Minggu, 09 Agustus 2015

Budaya Pendidikan Indonesia, Budaya Apa?



Bismilahirrahmaanirrahiim.
            Artikel ini lahir dari pertanyaan menarik salah seorang teman baik kepada saya. Setelah beliau menyelesaikan masa studinya dengan menempuh ujian skripsi, ia menayakan kepada saya, “Riana.. Selain untuk formalitas dan eksistensi dosen, apa guna sidang skripsi?” Saya pun terengah dengan pertanyaan demikian. Saya juga sempat mengiyakan pendapat ini, fikir saya, kalau hanya untuk sekedar mengukur kemampuan mahasiswa, ilmu apa saja yang sudah dikuasai, buku apa yang sudah pernah dibaca, atau sekedar menilai sebaik apa skirpsi yang telah disusun, rasanya tidak perlu menggunakan formalitas sidang. Hal-hal tersebut cukup dilakukan dengan membuat ujian tulis atau mengoreksi isi skirpsi. Titik. Setelah berfikir panjang, saya hanya mendapat satu jawaban.
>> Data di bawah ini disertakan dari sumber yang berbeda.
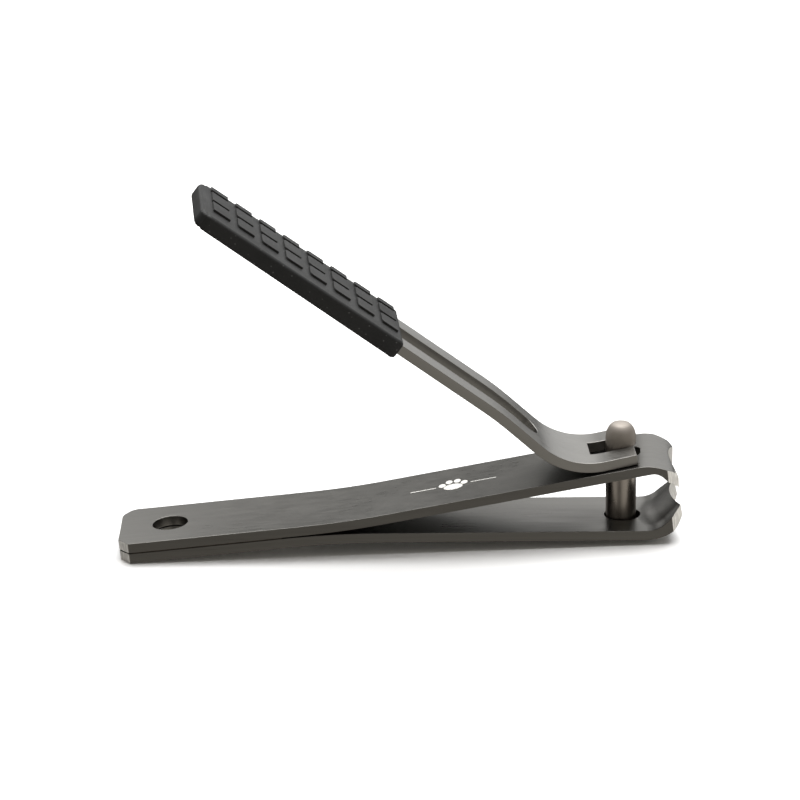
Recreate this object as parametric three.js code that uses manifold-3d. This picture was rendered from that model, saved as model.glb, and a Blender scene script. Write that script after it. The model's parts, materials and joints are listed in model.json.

Menurut pendapat pribadi saya yang belum mengalami sidang skripsi, tujuan dari skirpsi itu adalah sebagai sebuah bentuk pertanggungjawaban. Sebagai kaum akademisi, skripsi menjadi maktab penting akan lahirnya ide-ide baru nan segar lagi orisinil. Kemudian ide ini dituangkan dalam bentuk literasi dan di akhir cerita dipresentasikan sebagai bentuk tanggungjawab keorisinilan ide tersebut, pun untuk mengukur sejauh mana kita sudah menguasai isinya.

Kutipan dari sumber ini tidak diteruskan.